20/06/2003
Hi Richard,
I think class is what makes this place so particularly different. I read on the paper this week that sales of products aimed at the upper class are on the increase.
While the middle and working classes are finding it hard to pay bills and buy food Class A is buying more than ever. Mont Blanc pens cost here around R$ 3,000.00 (US$1,000.00) and had a 30% increased in sales last year. These people are the ones that make policies, and if things are working "wonders" for them they don't want things to change.
The conservative parties have started a media campaign to criminalize MST in defense of private property.

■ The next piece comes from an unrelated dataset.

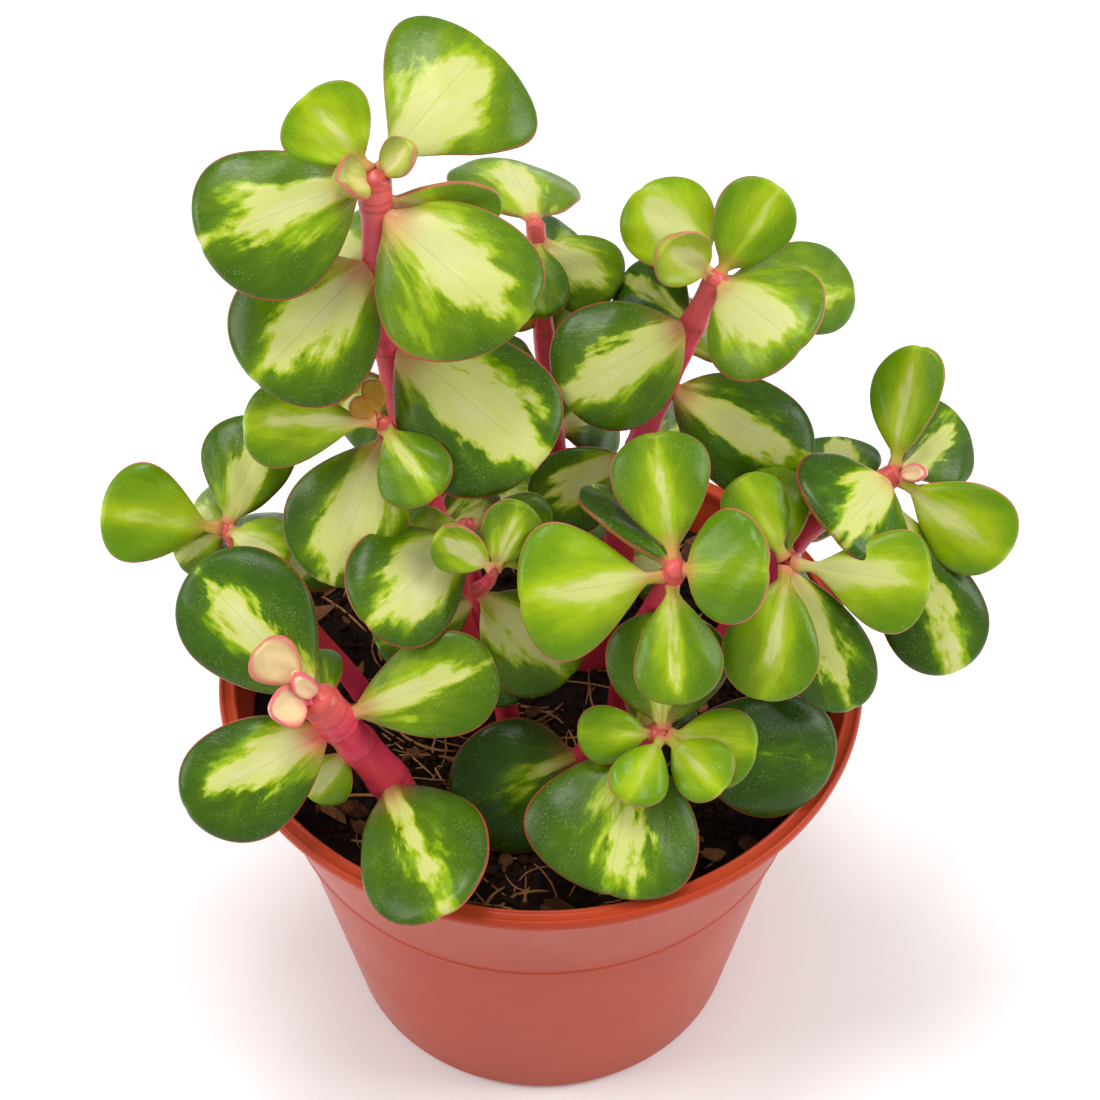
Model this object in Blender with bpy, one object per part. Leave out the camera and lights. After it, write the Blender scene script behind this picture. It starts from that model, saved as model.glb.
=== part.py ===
"""Elephant bush with cream-centred leaves, in soil, in a terracotta-coloured plastic pot.

The base of the pot stands at z = 0 and its axis is the Z axis. The bush faces -Y.
"""
import math

import bmesh
import bpy
import numpy as np

MM = 0.001

# Pot, in metres
POT_HEIGHT = 0.070
POT_BASE_RADIUS = 0.0325
POT_BASE_EDGE = 0.0010
POT_STEP_HEIGHT = 0.0455
POT_STEP_RADIUS = 0.0405
COLLAR_FOOT_RADIUS = 0.0415
COLLAR_TOP_RADIUS = 0.0483
LIP_RADIUS = 0.0500
LIP_HEIGHT = 0.0024
LIP_WIDTH = 0.0028
WALL = 0.0012
FLOOR = 0.0018
POT_SIDES = 40
DRAIN_COUNT = 6
DRAIN_RADIUS = 0.0035
DRAIN_CIRCLE = 0.0220

# Soil, in metres
SOIL_LEVEL = 0.0620
SOIL_ROUGHNESS = 0.0007
SOIL_RINGS = 6
GAP = 0.0003

# The bush is described as it looks from the front, 45 degrees above the ground. A leaf's
# clock is its direction in that view, in degrees: 0 to the right, 90 up. Its lean tips it
# toward the viewer, and its roll turns it about its own midrib.
SIGHT = math.radians(45)
SIGHT_RIGHT = np.array([1.0, 0.0, 0.0])
SIGHT_UP = np.array([0.0, math.sin(SIGHT), math.cos(SIGHT)])
SIGHT_TOWARD = np.array([0.0, -math.cos(SIGHT), math.sin(SIGHT)])

STEM_SIDES = 8
STEM_STEP = 8.0
LEAF_SIDES = 8
LEAF_STATIONS = 5
LEAF_THICKNESS = 2.0
STALK_HALF_WIDTH = 0.95
STALK_START = 0.0
BUD_SIZE = 1.5
BUD_PLACE = 0.98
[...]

120million hectares of unproductive land is in the hands of 838 Large Land owners. These people won't let go. There's too much money to be made. They will organize as they are and kill, torture and slave people.
While the elite is able to afford a Mont Blanc pen, a Versacce or a Kenzo, it still pays R$240,00 - US$80.00 (minimum wage) to maids, gardeners, nannies. The largest occupation for women in this country is house servant.
The manufacture industry is entering the sweatshop era. I was getting a visa at the Bolivian embassy here when I heard the attendant discussing on the phone about an allegation. Apparently Bolivians were held hostage in a factory. The woman dismissed the case saying that she had spoken to the boss, a Korean , and he denied all charges, and that was the end of it. A few months later I read in the paper that they had discovered several apartments where Bolivians including children, lived and worked in slave regime. They were locked inside and were not allowed to go out without permission. The boss was Korean!
Reebok is producing trainers in this country now.
Working for factories won't increase people's buying power. PT is talking about turning the poor into consumers, I don't know how that can be done in this scenario.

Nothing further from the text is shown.